Server unit shipments improved 1.2% year-over-year to 2.2 million units in the quarter, as investments in hyperscale data center capacity were largely offset by consolidation, which continued to be a strategic focus for many large and small customers around the globe, according to IDC. Additionally, IDC continues to see signs of a server refresh cycle expected to lift the market going forward.

On a year-over-year basis, volume systems experienced 4.9% revenue growth. This was the fifth consecutive quarter that volume system demand increased year-over-year. Midrange systems also experienced growth of 11.6% compared to the second quarter of 2013, as technology refresh cycles began to positively impact the segment. Meanwhile, high-end enterprise systems experienced a year-over-year revenue decline of 9.8%, primarily due to difficult annual comparisons in the segment, says IDC.

"The server market is experiencing the beginning of a cyclical refresh cycle as systems deployed shortly after the financial crisis are retired and replaced. IDC expects this refresh cycle will continue well into 2015 and be further accelerated by Microsoft's announcement that it is ending support for Windows Server 2003, coupled with Intel's forthcoming release of the Grantley Xeon EP and a significant number of related server platform announcements," said Matt Eastwood, group vice president and general manager, Enterprise Platforms at IDC.

HP held the number one position in the worldwide server market, with 25.4% factory revenue share for the second quarter. HP's 4% revenue growth included improving demand for x86-based ProLiant servers and continued weakness in Itanium-based Integrity server revenue.

IBM held the number two spot with 23.6% share for the quarter, as factory revenue decreased 10.2% compared to the same period last year. Demand for IBM's power-based systems declined sharply year-over-year in advance of a significant technology refresh, says IDC.

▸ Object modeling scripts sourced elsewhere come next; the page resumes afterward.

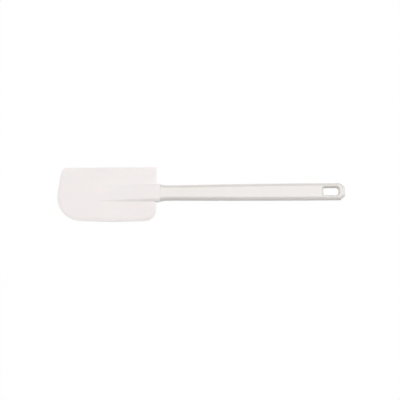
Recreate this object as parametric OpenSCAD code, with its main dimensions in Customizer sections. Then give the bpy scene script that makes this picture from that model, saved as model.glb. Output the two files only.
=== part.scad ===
// Bowl scraper: a flexible blade moulded over the windowed tang of a rigid handle.
// It lies flat. X runs from the blade's nose to the hanging end, Y across the blade, Z up.
// The origin lies under the middle of the whole length and width, on the flat back.
// Both pieces are drawn about the handle's own axis and mid-plane, then moved to that frame.

/* [Overall] */
// Length over all, from the blade's nose to the handle's end
total_l = 343; // [320:1:400]

/* [Blade outline] */
// Length of the blade, from its nose to its heel edge
blade_l = 118.2; // [105:0.1:130]
// Reach of the straight upper edge from the handle's axis
upper_reach = 31.8; // [29:0.1:38]
// Deepest reach of the bowed lower edge from the handle's axis
lower_reach = 34.3; // [31:0.1:40]
// Radius of the bowed lower edge
lower_edge_r = 670; // [450:10:1500]
// Distance from the nose to the deepest point of the lower edge
lower_edge_x = 73; // [58:1:82]
// Radius of the large nose corner
nose_r = 28.5; // [18:0.5:31]
// Radius of the bowed tip edge
tip_edge_r = 250; // [150:5:500]
// Lean of the tip edge where it leaves the nose corner, in degrees
tip_lean = 5.5; // [1:0.5:8]
// Radius of the upper tip corner
tip_corner_r = 7.4; // [4:0.1:12]
// Radius of the upper heel corner
heel_top_r = 1.2; // [0.8:0.1:6]
// Radius of the lower heel corner
heel_low_r = 13.3; // [4:0.1:15]
// Lean of the heel edge towards the nose at its lower end, in degrees
heel_lean = 0.8; // [0:0.1:3]

/* [Blade thickness] */
// Thickness of the thin working edge
edge_t = 1.2; // [1:0.1:1.6]
// Rounding of the thin working edge
edge_r = 0.4; // [0.2:0.05:0.45]
// Width of the bevel that runs round the blade
bevel_w = 3.6; // [2:0.1:5]
// Thickness of the web on the handle's axis at the heel
heel_t = 4; // [3.6:0.1:5]
// Thickness of the web on the handle's axis at the tip
tip_t = 2.9; // [2.7:0.1:3.5]
// How much thinner the web is at its lower edge than on the axis
side_drop = 0.9; // [0:0.1:1]

/* [Boss and collar] */
// Width of the boss that covers the tang, and of its collar
boss_w = 22.2; // [21:0.1:26]
// Length of the boss, from the heel edge to where its nose leaves the web
boss_l = 64.2; // [50:0.1:75]
// Length of the collar that stands out past the heel edge
collar_l = 4.2; // [2:0.1:8]

/* [Handle] */
// Thickness of the handle, which is fully rounded along its edges
handle_t = 9.4; // [8:0.1:11]
// Width of the handle where its shoulder meets the collar
shoulder_w = 20.4; // [19:0.1:21.5]
// Width of the narrow neck
neck_w = 18.7; // [17:0.1:20]
// Length of the short flare from the shoulder down to the neck
shoulder_l = 7; // [4:0.5:12]
// Length of the straight neck
neck_l = 14; // [6:1:30]
// Width of the grip at its widest
grip_w = 21; // [20:0.1:24]
// Length of the grip's last stretch, which keeps its full width up to the end
grip_end_l = 20; // [12:1:60]
// Length of the cut on each end corner
end_cut_l = 5.8; // [3:0.1:6.5]
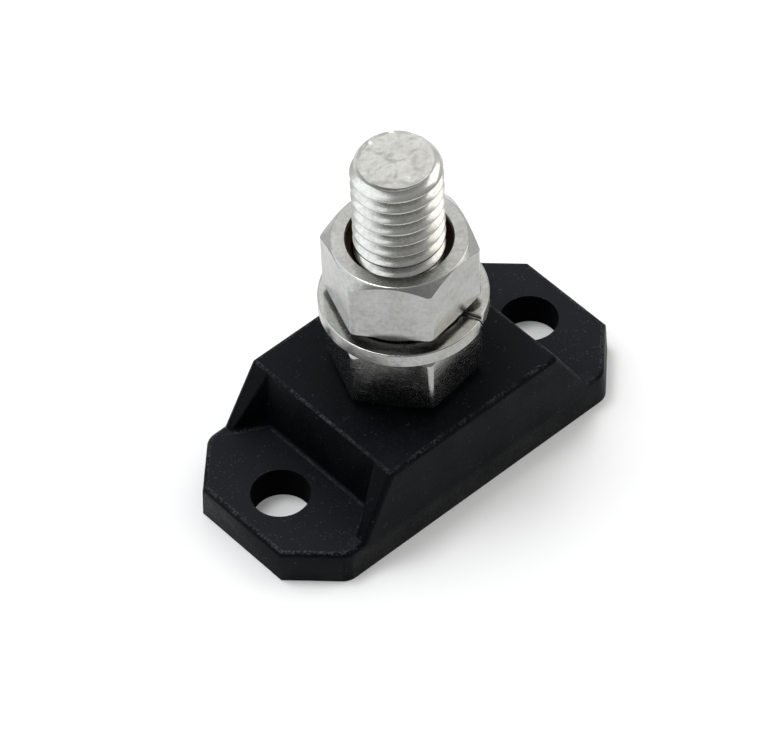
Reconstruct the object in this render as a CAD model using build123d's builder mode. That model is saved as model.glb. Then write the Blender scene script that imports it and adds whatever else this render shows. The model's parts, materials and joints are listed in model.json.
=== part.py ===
from build123d import *
from math import cos, radians, tan
import os

# A battery terminal post: a black moulded base with two screw flanges, a steel
# stud standing up through it, a clamp nut screwed tight on the block, and a
# second nut over a split lock washer for fastening a cable lug.
# X runs along the base, Y across it and Z up the stud. The underside of the
# base lies on Z = 0 and the stud's axis is the Z axis. Lengths are in mm.

# Base
base_length = 46.1
base_width = 22.3
flange_thickness = 4.0
corner_cut = 5.0
corner_round = 2.0
block_top = 11.3
draft_angle = 1.7
gusset_foot_x = 15.7
end_face_x = 12.2
end_face_lean = 5.0
gusset_wall = 3.35
gusset_foot_wall = 0.8
edge_round = 0.6
foot_round = 0.5
gusset_round = 0.3
hole_spacing = 35.0
hole_diameter = 6.3

# Stud, a hexagon-headed bolt pushed up from below
stud_diameter = 9.52
stud_top = 41.2
stud_point_run = 0.75
stud_point_rise = 1.1
groove_width = 1.6
groove_depth = 0.4
groove_sink = 0.8
head_across_flats = 14.2
head_height = 6.0
head_sink = 0.4
head_gap = 0.1
base_bore_gap = 0.2

# Nuts
nut_across_flats = 14.3
nut_height = 8.3
nut_ring_inset = 0.08
nut_top_drop = 1.1
nut_bottom_drop = 0.4
nut_corner_round = 0.6
nut_bore_gap = 0.05
nut_mouth_radius = 5.6
nut_mouth_depth = 1.8
clamp_nut_turn = 8.5
terminal_nut_turn = 9.6

# Split lock washer
washer_outer_radius = 8.8
washer_inner_radius = 5.1
washer_thickness = 1.5
washer_rise = 0.5
split_turn = -64.0
split_gap = 0.6
split_slant = 15.0

slope_run = (block_top - flange_thickness) * tan(radians(end_face_lean))
gusset_top_x = end_face_x - slope_run
recess_reach_x = gusset_foot_x + 1.0
recess_inner_y = base_width / 2 - gusset_wall
recess_outer_y = base_width / 2 - gusset_foot_wall
pocket_top = head_sink + head_height
washer_bottom = block_top + nut_height
terminal_nut_bottom = washer_bottom + washer_thickness + washer_rise
terminal_nut_top = terminal_nut_bottom + nut_height
bore_radius = stud_diameter / 2 + nut_bore_gap
ring_radius = nut_across_flats / 2 - nut_ring_inset
corner_radius = nut_across_flats / 2 / cos(radians(30))

# The moulding starts as one drafted prism with its upright corners cut off.
with BuildPart() as base:
    with BuildSketch():
        Rectangle(base_length, base_width)
    extrude(amount=block_top, taper=draft_angle)
    upright_corners = base.edges().filter_by(lambda e: abs(e.tangent_at(0.5).Z) > 0.9)
    chamfer(upright_corners, corner_cut)

    # Both ends are taken down to the flange along the slope of the gussets.
    with BuildSketch(Plane.XZ):
        with BuildLine():
            Polyline(
                (gusset_top_x, block_top),
                (gusset_foot_x, flange_thickness),
                (base_length, flange_thickness),
                (base_length, block_top + 1),
                (gusset_top_x, block_top + 1),
                close=True,
            )
        make_face()
        mirror(about=Plane.YZ)
    extrude(amount=base_width, both=True, mode=Mode.SUBTRACT)

    # Each long side runs into the corner cuts in a soft upright round, and every
    # outer edge above the underside is eased.
    side_uprights = base.edges().filter_by(
        lambda e: abs(e.tangent_at(0.5).Z) > 0.9 and abs(e.center().Y) > base_width / 2 - 1
    )
    fillet(side_uprights, corner_round)
    outer_edges = base.edges().filter_by(
        lambda e: e.center().Z > flange_thickness - 0.1
        and abs(abs(e.center().X) - gusset_foot_x) > 0.2
    )
    fillet(outer_edges, edge_round)

    # Between its two gussets each end of the block is cut back to a leaning face.
    with BuildSketch(Plane.XY.offset(flange_thickness)):
        with BuildLine():
            Polyline(
                (end_face_x, -recess_inner_y),
                (recess_reach_x, -recess_outer_y),
                (recess_reach_x, recess_outer_y),
                (end_face_x, recess_inner_y),
                close=True,
            )
        make_face()
        mirror(about=Plane.YZ)
    extrude(amount=block_top, taper=-end_face_lean, mode=Mode.SUBTRACT)
    foot_edges = base.edges().filter_by(
        lambda e: abs(e.center().Z - flange_thickness) < 0.01
        and abs(e.center().X) < gusset_foot_x - 0.1
    )
    fillet(foot_edges, foot_round)
    sloping_edges = base.edges().filter_by(
        lambda e: abs(e.tangent_at(0.5).Z) < 0.95
        and flange_thickness + edge_round < e.center().Z < block_top - edge_round
    )
    inner_gusset_edges = sloping_edges.sort_by(lambda e: abs(e.center().Y))[:4]
    fillet(inner_gusset_edges, gusset_round)

    # One screw hole through each flange.
    with Locations((-hole_spacing / 2, 0, 0), (hole_spacing / 2, 0, 0)):
        Cylinder(hole_diameter / 2, 3 * flange_thickness, mode=Mode.SUBTRACT)

    # The pocket in the underside holds the stud's head, and a bore leads the
    # shank up through the block.
    with BuildSketch():
        RegularPolygon(head_across_flats / 2 + head_gap, 6, major_radius=False, rotation=0)
    extrude(amount=pocket_top, mode=Mode.SUBTRACT)
    with BuildSketch():
        Circle(stud_diameter / 2 + base_bore_gap)
    extrude(amount=block_top, mode=Mode.SUBTRACT)

# The stud is drawn at the outside diameter of its thread. One groove of the
# thread is cut as a ring where the stud leaves the terminal nut, and marks off
# the free end.
with BuildPart() as stud:
    with BuildSketch(Plane.XY.offset(head_sink)):
        RegularPolygon(head_across_flats / 2, 6, major_radius=False, rotation=0)
    extrude(amount=head_height)
    with BuildSketch(Plane.XY.offset(pocket_top)):
        Circle(stud_diameter / 2)
    extrude(amount=stud_top - pocket_top)
    end_face = stud.faces().sort_by(Axis.Z)[-1]
    chamfer(end_face.edges(), stud_point_run, stud_point_rise, reference=end_face)
    with BuildSketch(Plane.XY.offset(terminal_nut_top - groove_sink)):
        Circle(stud_diameter / 2)
        Circle(stud_diameter / 2 - groove_depth, mode=Mode.SUBTRACT)
    extrude(amount=groove_width, mode=Mode.SUBTRACT)

# The profile that turns a hexagon bar into a nut blank: both faces are cut back
# to a round ring, well down at the top and only lightly underneath.
with BuildSketch(Plane.XZ) as blank_profile:
    with BuildLine():
        Polyline(
            (0, 0),
            (ring_radius, 0),
            (corner_radius, nut_bottom_drop),
            (corner_radius, nut_height - nut_top_drop),
            (ring_radius, nut_height),
            (0, nut_height),
            close=True,
        )
    make_face()

# The bore of a nut, opened to a cone at both faces.
with BuildSketch(Plane.XZ) as bore_profile:
    with BuildLine():
        Polyline(
            (0, 0),
            (nut_mouth_radius, 0),
            (bore_radius, nut_mouth_depth),
            (bore_radius, nut_height - nut_mouth_depth),
            (nut_mouth_radius, nut_height),
            (0, nut_height),
            close=True,
        )
    make_face()

with BuildPart() as clamp_nut:
    with BuildSketch():
        RegularPolygon(nut_across_flats / 2, 6, major_radius=False, rotation=clamp_nut_turn)
    extrude(amount=nut_height)
    fillet(clamp_nut.edges().filter_by(Axis.Z), nut_corner_round)
    revolve(blank_profile.sketch, axis=Axis.Z, mode=Mode.INTERSECT)
    revolve(bore_profile.sketch, axis=Axis.Z, mode=Mode.SUBTRACT)

with BuildPart() as terminal_nut:
    with BuildSketch():
        RegularPolygon(nut_across_flats / 2, 6, major_radius=False, rotation=terminal_nut_turn)
    extrude(amount=nut_height)
    fillet(terminal_nut.edges().filter_by(Axis.Z), nut_corner_round)
    revolve(blank_profile.sketch, axis=Axis.Z, mode=Mode.INTERSECT)
    revolve(bore_profile.sketch, axis=Axis.Z, mode=Mode.SUBTRACT)

# The lock washer is one turn of flat bar wound as a shallow helix and cut through
# on a slant, so that one end rests low and the other presses up under the nut.
with BuildPart() as lock_washer:
    with BuildLine() as coil:
        Helix(washer_rise, washer_rise, (washer_outer_radius + washer_inner_radius) / 2)
    with BuildSketch(Plane(origin=coil.line @ 0, x_dir=(1, 0, 0), z_dir=coil.line % 0)):
        Rectangle(washer_outer_radius - washer_inner_radius, washer_thickness)
    sweep(path=coil.line, is_frenet=True)
    with Locations(Location((washer_outer_radius, 0, washer_rise / 2), (split_slant, 0, 0))):
        Box(washer_outer_radius * 1.5, split_gap, 8 * washer_thickness, mode=Mode.SUBTRACT)

clamp_nut.part.locate(Location((0, 0, block_top)))
terminal_nut.part.locate(Location((0, 0, terminal_nut_bottom)))
lock_washer.part.locate(Location((0, 0, washer_bottom + washer_thickness / 2), (0, 0, split_turn)))

os.makedirs("parts", exist_ok=True)

base.part.label = "base"
export_step(base.part, "parts/base.step")
stud.part.label = "stud"
export_step(stud.part, "parts/stud.step")
clamp_nut.part.label = "clamp_nut"
export_step(clamp_nut.part, "parts/clamp_nut.step")
lock_washer.part.label = "lock_washer"
export_step(lock_washer.part, "parts/lock_washer.step")
terminal_nut.part.label = "terminal_nut"
export_step(terminal_nut.part, "parts/terminal_nut.step")
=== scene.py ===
# %% [markdown]
# # A battery terminal post
# A black moulded base carries an upright steel stud, a clamp nut, a split lock washer and a
# terminal nut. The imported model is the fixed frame: every piece made here goes where its node is,
# in metres, with the stud's axis on Z and the base's underside at Z = 0. The box of the packed
# model is noted first, so that it can be compared with the dressed one at the end.

# %% Load the frame
import json
from math import cos, hypot, pi, radians, sin, tan

import bpy
from mathutils import Matrix, Vector

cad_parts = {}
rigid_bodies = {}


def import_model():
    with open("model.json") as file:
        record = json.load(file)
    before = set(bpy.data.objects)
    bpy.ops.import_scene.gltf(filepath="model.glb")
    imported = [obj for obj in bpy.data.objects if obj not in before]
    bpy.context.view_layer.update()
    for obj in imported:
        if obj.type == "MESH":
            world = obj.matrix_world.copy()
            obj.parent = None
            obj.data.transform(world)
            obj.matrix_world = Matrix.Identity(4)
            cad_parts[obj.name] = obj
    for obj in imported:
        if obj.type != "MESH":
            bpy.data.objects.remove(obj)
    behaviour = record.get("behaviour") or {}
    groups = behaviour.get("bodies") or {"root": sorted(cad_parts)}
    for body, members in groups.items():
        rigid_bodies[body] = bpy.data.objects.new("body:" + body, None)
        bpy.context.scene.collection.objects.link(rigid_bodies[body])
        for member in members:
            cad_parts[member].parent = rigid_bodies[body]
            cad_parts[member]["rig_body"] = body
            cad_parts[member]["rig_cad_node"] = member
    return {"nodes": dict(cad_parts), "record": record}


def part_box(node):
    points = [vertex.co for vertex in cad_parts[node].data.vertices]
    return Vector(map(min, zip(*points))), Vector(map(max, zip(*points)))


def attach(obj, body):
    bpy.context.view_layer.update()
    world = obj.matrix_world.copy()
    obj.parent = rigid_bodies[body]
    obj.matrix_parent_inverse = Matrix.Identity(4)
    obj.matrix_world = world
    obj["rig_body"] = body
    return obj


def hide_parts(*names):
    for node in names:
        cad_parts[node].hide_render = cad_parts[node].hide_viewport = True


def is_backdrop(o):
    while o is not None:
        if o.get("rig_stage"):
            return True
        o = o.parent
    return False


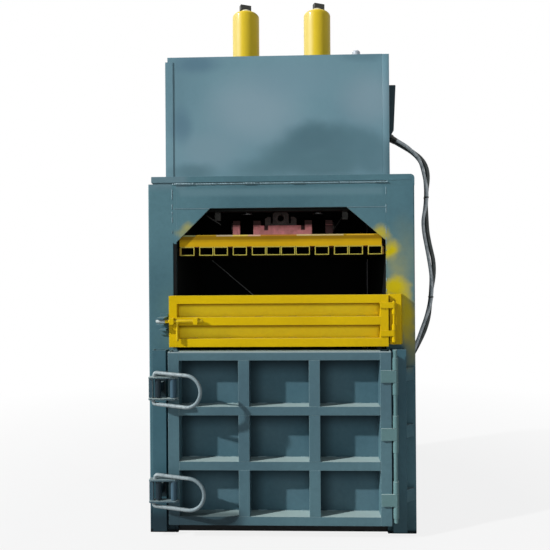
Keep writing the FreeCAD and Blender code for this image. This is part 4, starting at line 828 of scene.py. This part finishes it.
# plain pale floor; the camera sees it nearly white, with the object's shadow left on it
floor = {
    "reach": 60,                # metres from the middle
    "tones": ("a8a8a8", "b2b2b2"),
    "whiteNear": 0.85,          # share of white beside the object
    "turnsWhite": (1.5, 5.0),   # metres from the middle
}
work = bmesh.new()
bmesh.ops.create_grid(work, x_segments=1, y_segments=1, size=floor["reach"])
mesh = bpy.data.meshes.new("floor")
work.to_mesh(mesh)
work.free()
floorPiece = bpy.data.objects.new("floor", mesh)
collection.objects.link(floorPiece)
floorMaterial, tree, shader = newMaterial("pale_floor", 0.9, specular=0.1)
spot = addNode(tree, "TexCoord").outputs["Object"]
grain = addNode(tree, "TexNoise", {"Vector": spot, "Scale": 3.0})
deep, pale = (colour(tone) for tone in floor["tones"])
tone = addNode(tree, "Mix", {0: grain.outputs["Fac"], 6: deep, 7: pale}, data_type="RGBA").outputs[2]
tree.links.new(tone, shader.inputs["Base Color"])
white = addNode(tree, "Emission", {"Color": (1, 1, 1, 1), "Strength": 1.0})
path = addNode(tree, "LightPath")
away = addNode(tree, "VectorMath", {0: spot}, operation="LENGTH").outputs["Value"]
nearEnd, farEnd = floor["turnsWhite"]
away = addNode(tree, "MapRange", {"Value": away, "From Min": nearEnd, "From Max": farEnd,
                                  "To Min": floor["whiteNear"], "To Max": 1.0})
seen = addNode(tree, "Math", {0: path.outputs["Is Camera Ray"], 1: away.outputs["Result"]},
               operation="MULTIPLY")
both = addNode(tree, "MixShader", {0: seen.outputs[0], 1: shader.outputs[0], 2: white.outputs[0]})
tree.links.new(both.outputs[0], tree.nodes["Material Output"].inputs["Surface"])
floorPiece.data.materials.append(floorMaterial)

# soft light all round, stronger from behind; white where the camera or a reflection sees it
sky = {
    "front": (0.19, 0.2, 0.22, 1), "back": (0.5, 0.51, 0.53, 1),
    "between": (-0.1, 0.5),     # part of the way from the front, -1, to the back, 1
}
world = bpy.data.worlds.new("studio")
bpy.context.scene.world = world
world.use_nodes = True
tree = world.node_tree
path = addNode(tree, "LightPath")
bright = addNode(tree, "Math", {0: path.outputs["Is Camera Ray"], 1: path.outputs["Is Glossy Ray"]},
                 operation="ADD")
bright = addNode(tree, "Math", {0: bright.outputs[0], 1: path.outputs["Is Transmission Ray"]},
                 operation="ADD", use_clamp=True)
direction = addNode(tree, "SeparateXYZ", {0: addNode(tree, "TexCoord").outputs["Generated"]})
behind = addNode(tree, "MapRange", {"Value": direction.outputs["Y"], "From Min": sky["between"][0],
                                    "From Max": sky["between"][1]})
glow = addNode(tree, "Mix", {0: behind.outputs["Result"], 6: sky["front"], 7: sky["back"]},
               data_type="RGBA").outputs[2]
glow = addNode(tree, "Mix", {0: bright.outputs[0], 6: glow, 7: (1, 1, 1, 1)}, data_type="RGBA").outputs[2]
tree.links.new(glow, tree.nodes["Background"].inputs["Color"])


def addLamp(name, kind, energy, place, heading):
    lampData = bpy.data.lights.new(name, kind)
    lampData.energy = energy
    lamp = bpy.data.objects.new(name, lampData)
    lamp.location = place
    lamp.rotation_mode = "QUATERNION"
    lamp.rotation_quaternion = heading.to_track_quat("-Z", "Y")
    collection.objects.link(lamp)
    return lampData


# a broad fill from the front, a small lamp behind the header that lights the rod mounts, and the sun
fill = {"energy": 42, "size": 3.0, "place": Vector((0.6, -6.4, 2.0)), "aim": at(0, 0, 1400)}
notchLamp = {"energy": 1.0, "size": (0.8, 0.05), "place": at(0, 60, 1940), "aim": at(0, 420, 1730)}
sun = {"energy": 4.5, "width": 1.6, "travel": Vector((2.13, 1, -1.45))}
fillData = addLamp("fill", "AREA", fill["energy"], fill["place"], fill["aim"] - fill["place"])
fillData.size = fill["size"]
notchData = addLamp("notch_lamp", "AREA", notchLamp["energy"], notchLamp["place"],
                    notchLamp["aim"] - notchLamp["place"])
notchData.shape = "RECTANGLE"
notchData.size, notchData.size_y = notchLamp["size"]
sunData = addLamp("sun", "SUN", sun["energy"], Vector(), sun["travel"])
sunData.angle = math.radians(sun["width"])
print("light set")
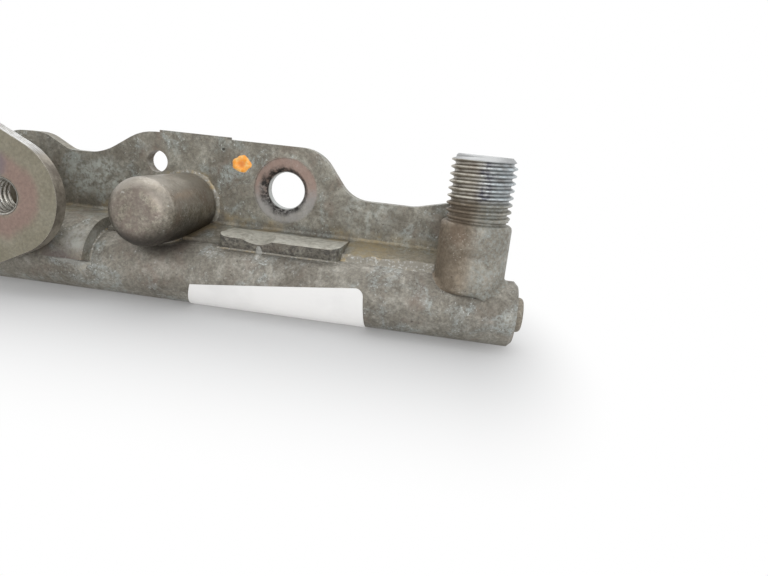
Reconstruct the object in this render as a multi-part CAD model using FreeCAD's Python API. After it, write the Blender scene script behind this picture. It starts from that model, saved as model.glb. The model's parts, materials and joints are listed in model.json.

Dell maintained the third position with 16.6% factory revenue market share, as factory revenue declined 6.5% year-over-year as Dell works to realign its PowerEdge server business with its solutions selling strategy.

Oracle and Cisco ended the quarter in a two-way statistical tie for the number four position, with 5.9% and 5.8% factory revenue share, respectively. Cisco's second-quarter factory revenue increased 35.4% compared to the same quarter of 2013, gaining 1.4 points of market share. Oracle's factory revenue was up 3.9% year-over-year.

Demand for x86 servers improved during the quarter, with revenues increasing 7.8% year-over-year to $9.8 billion worldwide, as unit shipments increased 1.5% to 2.2 million servers. HP led the market with 29.6% revenue share, based on 7.4% revenue growth over the same period in 2013.

Dell retained second place, securing 21.2% revenue share.

Non-x86 servers experienced a revenue decline of 12.8% year-over-year to $2.7 billion, representing 21.8% of quarterly server revenue. This was the twelfth consecutive quarter of revenue decline in the non-x86 server segment. IBM leads the segment with 69.1% revenue share, following a year-over-year revenue decrease of 13.9%.

Blade servers increased 7% year-over-year to $2.1 billion. Blades now account for 17% of total server revenue. HP maintained the number one spot in the blade server market, with 42.2% revenue share; Cisco and IBM held the second and third positions in the blade market with 25.2% and 13.7% revenue share, respectively.
Density-optimized servers had a difficult year-over-year comparison, due to several large deployments that occurred in the second quarter of 2013, says IDC.
Revenue declined 7.6% to $768 million, as unit shipments decreased 16.1% to 216,314 servers. Density-optimized servers represent 6.1% of all server revenue and 9.7% of all server shipments.

Regionally, Asia/Pacific (excluding Japan) and Western Europe experienced the sharpest growth, with year-over-year revenue increases of 6.9% and 6%, respectively. China continued to exhibit significant growth with year-over-year revenue up 19.4% to $1.8 billion. The top 4 Chinese OEMs – Inspur, Huawei, Lenovo, and Sugon – all grew revenue on a year-over-year basis by more than 35%.